NR Narayana Murthy, Kris Gopalakrishnan and Nandan Nilekani wrote to the board last month expressing apprehensions about – the pay rise of Vishal Sikka, severance packages given to two former senior officials and appointment of independent director Punita Sinha. The relationship between the founders and Vishal Sikka are sour. However, it is not yet confirmed if the founders are going to change the CEO.
Infosys commenting on the report said “With regard to concerns on governance… we would like to reiterate that all decisions have been made bona fide, in the overall interest of the company, and that full disclosures have already been made thereon”

Firstly, the founders among others were irked by the increase in compensation of Chief Executive Vishal Sikka.
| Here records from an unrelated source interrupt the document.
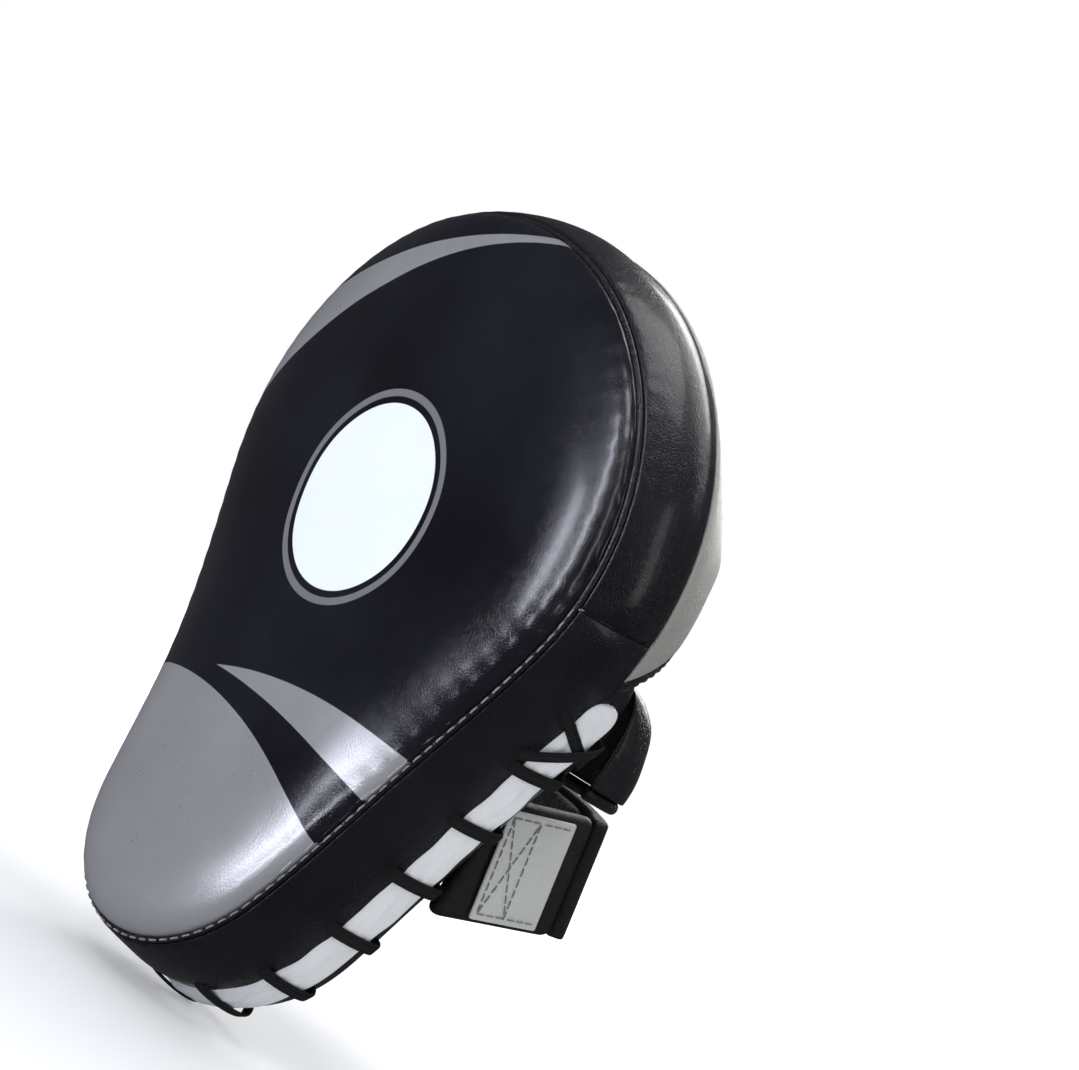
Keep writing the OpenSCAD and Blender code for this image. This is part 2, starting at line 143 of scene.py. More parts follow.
def inFromRim(u, v):
    # shortest distance to the outline, and how far round the outline that is
    gap = np.hypot(u.reshape(-1, 1) - rimPoints[:, 0], v.reshape(-1, 1) - rimPoints[:, 1])
    nearest = gap.argmin(axis=1)
    return gap.min(axis=1).reshape(u.shape), nearest.reshape(u.shape) * rimLength / len(rimPoints)


def ripple(points, size, seed, waves=9):
    # a sum of sine waves in random directions, about size long, between -1 and 1
    draw = np.random.default_rng(seed)
    turn = unit(draw.normal(size=(waves, 3))) * (2 * math.pi / size) * draw.uniform(0.6, 1.5, (waves, 1))
    return np.sin(points @ turn.T + draw.uniform(0, 2 * math.pi, waves)).sum(axis=-1) / waves * 1.6


# Making pieces from grids of points.

def fixNormals(mesh):
    # turns every face outwards
    work = bmesh.new()
    work.from_mesh(mesh)
    bmesh.ops.recalc_face_normals(work, faces=work.faces)
    work.to_mesh(mesh)
    work.free()


def newPiece(name, points, faces, uv=None):
    # a mesh object at the origin; a given UV map is in metres and is called along
    mesh = bpy.data.meshes.new(name)
    mesh.from_pydata(np.asarray(points).reshape(-1, 3).tolist(), [], [list(map(int, f)) for f in faces])
    if uv is not None:
        layer = mesh.uv_layers.new(name="along")
        layer.data.foreach_set("uv", np.asarray(uv, dtype=np.float32).ravel())
    fixNormals(mesh) if uv is None else mesh.update()
    mesh.shade_smooth()
    piece = bpy.data.objects.new(name, mesh)
    scene.collection.objects.link(piece)
    return piece


def gridPiece(name, grid, wrapRows=False, wrapCols=False, caps=False, flip=False):
    # quads between neighbours of a grid of points; UV is the distance along each way, in metres
    rows, cols = grid.shape[:2]
    i, j = np.meshgrid(np.arange(rows - (not wrapRows)), np.arange(cols - (not wrapCols)), indexing="ij")
    i2, j2 = (i + 1) % rows, (j + 1) % cols
    quads = np.stack([i * cols + j, i * cols + j2, i2 * cols + j2, i2 * cols + j], axis=-1).reshape(-1, 4)
    alongRows = np.linalg.norm(np.diff(grid, axis=0), axis=-1).mean(axis=1).mean()
    alongCols = np.linalg.norm(np.diff(grid, axis=1), axis=-1).mean(axis=0).mean()
    corners = [(0, 0), (0, 1), (1, 1), (1, 0)]
    uv = np.stack([np.stack([(i + x) * alongRows, (j + y) * alongCols], -1) for x, y in corners], axis=2)
    uv = uv.reshape(-1, 4, 2)
    points = grid.reshape(-1, 3)
    faces = quads[:, ::-1] if flip else quads
    uv = uv[:, ::-1] if flip else uv
    faces, uv = faces.tolist(), uv.reshape(-1, 2)
    if caps:
        ends = np.stack([grid[0].mean(axis=0), grid[-1].mean(axis=0)])
        points = np.concatenate([points, ends])
        k = np.arange(cols)
        first = np.stack([np.full(cols, rows * cols), (k + 1) % cols, k], axis=1)
        last = np.stack([np.full(cols, rows * cols + 1), (rows - 1) * cols + k,
                         (rows - 1) * cols + (k + 1) % cols], axis=1)
        fans = np.concatenate([first, last])
        faces += (fans[:, ::-1] if flip else fans).tolist()
        uv = np.concatenate([uv, np.zeros((fans.size, 2))])
    return newPiece(name, points, faces, uv)


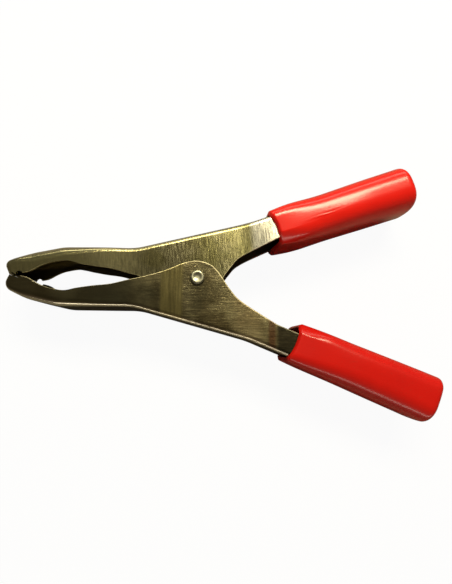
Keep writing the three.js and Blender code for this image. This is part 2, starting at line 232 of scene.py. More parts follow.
scene.world = studio_sky()
soft_box("back soft box", 8, 35, 0.50, (0.34, 0.15), 3.2, (1.0, 0.90, 0.62))
soft_box("back strip", 0, 72, 0.45, (0.60, 0.08), 0.42, (1.0, 0.94, 0.76))
soft_box("front strip", 0, -80, 0.45, (0.60, 0.06), 0.38, (1.0, 0.92, 0.80))


def pale_floor():
    mesh = bpy.data.meshes.new("pale_floor")
    corners = [(x * FLOOR_REACH, y * FLOOR_REACH, 0) for x, y in ((-1, -1), (1, -1), (1, 1), (-1, 1))]
    mesh.from_pydata(corners, [], [(0, 1, 2, 3)])
    floor = bpy.data.objects.new("pale_floor", mesh)
    scene.collection.objects.link(floor)
    paper = bpy.data.materials.new("pale paper")
    paper.use_nodes = True
    tree = paper.node_tree
    tree.nodes.clear()
    lit = add_node(tree, "ShaderNodeBsdfDiffuse", {"Color": LIT_PAPER})
    glow = add_node(tree, "ShaderNodeEmission", {"Color": BACKDROP})
    shown = add_node(tree, "ShaderNodeMixShader", {0: PAPER_GLOW, 1: lit.outputs[0], 2: glow.outputs[0]})
    dim = add_node(tree, "ShaderNodeBsdfDiffuse", {"Color": DIM_PAPER})
    mirrored = add_node(tree, "ShaderNodeBsdfDiffuse", {"Color": MIRRORED_PAPER})
    path = add_node(tree, "ShaderNodeLightPath")
    bounced = add_node(tree, "ShaderNodeMixShader", {0: path.outputs["Is Glossy Ray"],
                                                     1: dim.outputs[0], 2: mirrored.outputs[0]})
    mixed = add_node(tree, "ShaderNodeMixShader", {0: path.outputs["Is Camera Ray"],
                                                   1: bounced.outputs[0], 2: shown.outputs[0]})
    output = add_node(tree, "ShaderNodeOutputMaterial")
    tree.links.new(mixed.outputs[0], output.inputs["Surface"])
    mesh.materials.append(paper)
    return floor


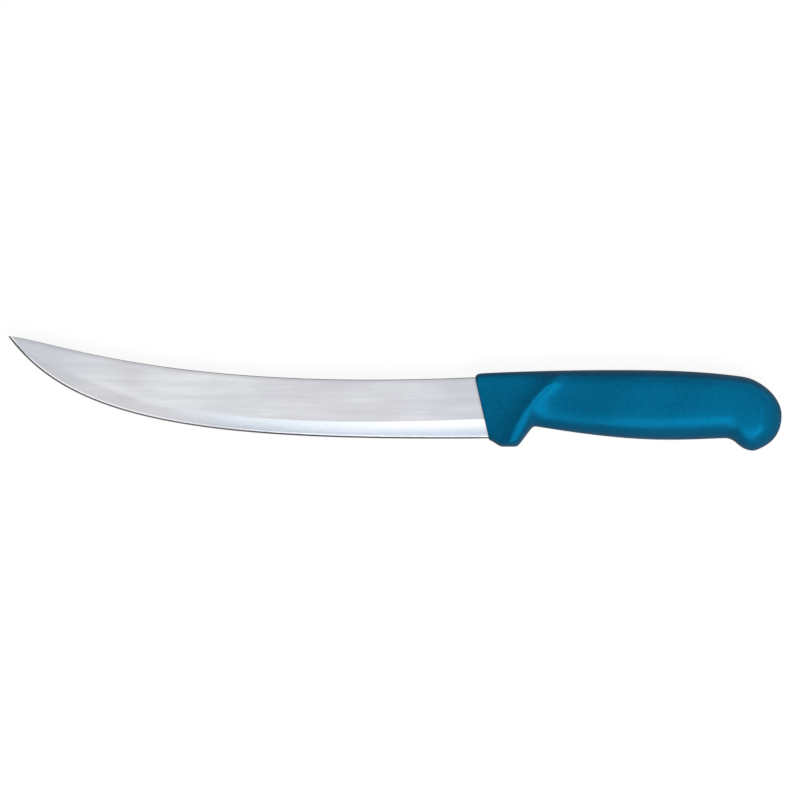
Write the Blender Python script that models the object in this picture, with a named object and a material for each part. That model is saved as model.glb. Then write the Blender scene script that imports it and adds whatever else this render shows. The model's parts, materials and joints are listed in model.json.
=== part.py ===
"""Breaking knife: a curved butcher's blade with its tang moulded into a one-piece plastic handle.

The knife lies on its side. X runs from the tip to the butt, Y from the edge to the spine and Z through the
thickness. It is drawn from the point where the spine enters the handle, with the heel of the edge at y = 0
and the blade's middle plane at z = 0. An empty then carries both pieces, so that the finished knife lies on
z = 0 with the origin under the middle of its box.
"""

import math

import bmesh
import bpy
from mathutils import Vector
from mathutils.geometry import interpolate_bezier

# Blade, in metres
BLADE_LENGTH = 0.2032
BLADE_DEPTH = 0.0267
BLADE_THICKNESS = 0.0023
TIP_RISE = 0.0446
TIP_THICKNESS = 0.0008
TAPER_LENGTH = 0.108
SPINE_EASE = 0.0003

# Directions of the spine and the edge at both ends, and how far each end steers its curve
SPINE_TIP_ANGLE = math.radians(-5)
SPINE_TIP_REACH = 0.020
SPINE_HEEL_ANGLE = math.radians(2.6)
SPINE_HEEL_REACH = 0.135
EDGE_TIP_ANGLE = math.radians(-54)
EDGE_TIP_REACH = 0.046
EDGE_HEEL_ANGLE = math.radians(0.4)
EDGE_HEEL_REACH = 0.119

# Ground bevel: its height over the edge at the handle, at its narrowest and in the belly of the blade
BEVEL_AT_HEEL = 0.0084
BEVEL_NARROWEST = 0.0065
BEVEL_AT_BELLY = 0.0090
NARROWEST_FROM_HANDLE = 0.105
BELLY_FROM_HANDLE = 0.161
BEVEL_BLEND = 0.00065
BEVEL_CROWN = 0.00005
HONED_HEIGHT = 0.0008
HONED_THICKNESS = 0.0004

# Where the blade runs out at the tip, these keep the section whole, as shares of its depth or half thickness
BEVEL_DEPTH_SHARE = 0.45
EASE_DEPTH_SHARE = 0.1
EASE_HALF_SHARE = 0.3
HONED_DEPTH_SHARE = 0.12
HONED_HALF_SHARE = 0.4

# Heel and tang, inside the handle. The tang keeps the sheet's skin, which the blade has ground away.
HEEL_BURIED = 0.0095
TANG_SKIN = 0.0001
TANG_TO_BUTT = 0.0328
TANG_ROOT_HEIGHT = 0.015
TANG_END_HEIGHT = 0.010
TANG_ROOT_UNDER_SPINE = 0.0027
TANG_END_UNDER_SPINE = 0.0069
TANG_END_RADIUS = 0.004
TANG_OVERLAP = 0.003
TANG_HOLE_DIAMETER = 0.006
FRONT_HOLE_FROM_HEEL = 0.0245
REAR_HOLE_FROM_END = 0.018
CLEARANCE = 0.0003

# Handle, outline of the back: heights over the spine where it enters, and places from the butt's end
HANDLE_LENGTH = 0.1337
FRONT_LEAN = 0.23
FRONT_CORNER_RADIUS = 0.0022
FRONT_EDGE_RADIUS = 0.0006
BACK_OVER_SPINE = 0.0016
CROWN_OVER_SPINE = 0.0032
CROWN_X = 0.0607
SHOULDER_TO_BUTT = 0.0168
SHOULDER_OVER_SPINE = 0.0003
SHOULDER_ANGLE = math.radians(-8)
BUTT_END_UNDER_SPINE = 0.0166

# Handle, outline of the belly: heights from the heel of the edge
GUARD_LIP = 0.0001
GUARD_DROP = 0.0036
GUARD_FRONT_X = 0.0112
GUARD_LENGTH = 0.0075
GUARD_FRONT_RADIUS = 0.0036
GUARD_REAR_RADIUS = 0.0026
FINGER_FROM_GUARD = 0.0068
FINGER_RISE = 0.0054
FINGER_RADIUS = 0.0020
FINGER_SLOPE = math.radians(-9.24)
BELLY_TO_BUTT = 0.0488
BELLY_DROP = 0.0006
HOOK_START_TO_BUTT = 0.0251
HOOK_START_RISE = 0.0001
HOOK_START_ANGLE = math.radians(2)
HOOK_TO_BUTT = 0.0122
HOOK_DROP = 0.0055
HOOK_FRONT_ANGLE = math.radians(-5)
HOOK_REAR_ANGLE = math.radians(18)

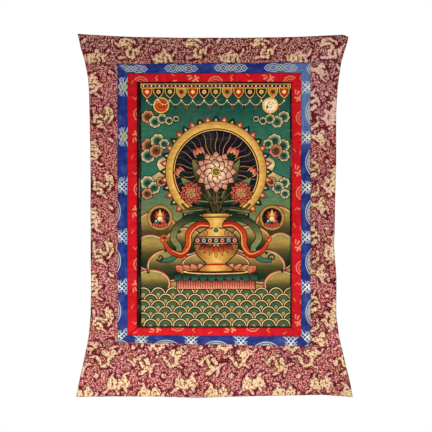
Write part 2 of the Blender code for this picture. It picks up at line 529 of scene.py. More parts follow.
class Effect(ABC):
    """A shader node group that is built once and placed in each finish."""

    name: str
    # The kind of each input by name
    inputs: dict[str, str]
    outputs: tuple[str, ...]

    def group(self) -> bpy.types.NodeTree:
        """The node group, built when it is first asked for."""
        if self.name in bpy.data.node_groups:
            return bpy.data.node_groups[self.name]
        tree = bpy.data.node_groups.new(self.name, "ShaderNodeTree")
        for name, kind in self.inputs.items():
            tree.interface.new_socket(name, in_out="INPUT", socket_type=kind)
        for name in self.outputs:
            tree.interface.new_socket(name, in_out="OUTPUT", socket_type="NodeSocketFloat")
        graph = Graph(tree)
        entry = tree.nodes.new("NodeGroupInput")
        drawn = self.draw(graph, {name: Wire(graph, entry.outputs[name]) for name in self.inputs})
        leave = tree.nodes.new("NodeGroupOutput")
        for name in self.outputs:
            graph.feed(leave.inputs[name], drawn[name])
        return tree

    @abstractmethod
    def draw(self, graph: Graph, given: dict[str, Wire]) -> dict[str, Wire]:
        """Draws the effect.

        Args:
            graph: Where the nodes go.
            given: The group's inputs by name.

        Returns:
            The group's outputs by name.
        """

    def place(self, graph: Graph, **inputs: Wire | float) -> dict[str, Wire]:
        """Places the group in a material.

        Args:
            graph: The material's graph.
            inputs: The group's inputs by name.

        Returns:
            The group's outputs by name.
        """
        node = graph.tree.nodes.new("ShaderNodeGroup")
        node.node_tree = self.group()
        for name, value in inputs.items():
            graph.feed(node.inputs[name], value)
        return {name: Wire(graph, node.outputs[name]) for name in self.outputs}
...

The first non-founder chief’s pay starting January is USD 11 million per year, with USD 3 million in fixed salary and USD 8 million being the variable component. Sikka used to draw USD 7.08 million last year.

Defending the move, the company barbed that Sikka’s cash compensation actually went down and the increase has been primarily in RSUs (restricted stock units) and stock options. Further they said that that these are directly related in realising the target of becoming a USD 20 billion company by 2021.

Infosys currently has revenue of about $10 billion. The founders along with their family members owned 12.75 percent of the company as of December.

Secondly, the founders questioned the severance package of former Chief Financial Officer Rajiv Bansal, and General Counsel David Kennedy.

Compensation offered to former Executive VP Michael Reh is under deliberation. The rationale behind this move is the need for the company to adopt international standards. Bansal who quit in October 2015 was handed a severance package of Rs 17.38 crore. Kennedy who quit in December was paid $868,250 including reimbursements for COBRA (insurance) continuation coverage for over a period of 12 months.

Finally, the appointment of independent director Punita Sinha, wife of Union Minister Jayant Sinha faced censure. Once considered a shining example of high corporate governance, countering allegations of nepotism, Infosys defended its decision and affirmed that Sinha has the requisite qualification for the job. They further added that Sinha will bring valuable perspectives to the Infosys Board”.

Sikka who took over in August 2014 held that companies need to innovate and offer value-added services, which demands significant acquisitions. The founders have been wary and always stayed away from acquisitions.

Previously, promoters of Infosys have refrained from voting to give an extension to Sikka for another two years which came with an increase in compensation.

This conflict is similar to that of Tata’s battle. Cyrus Mistry’s shrunken presence at Tata Sons formally ended earlier this week as the company decided to oust him as a director of the Tata Sons board at an extraordinary general meeting.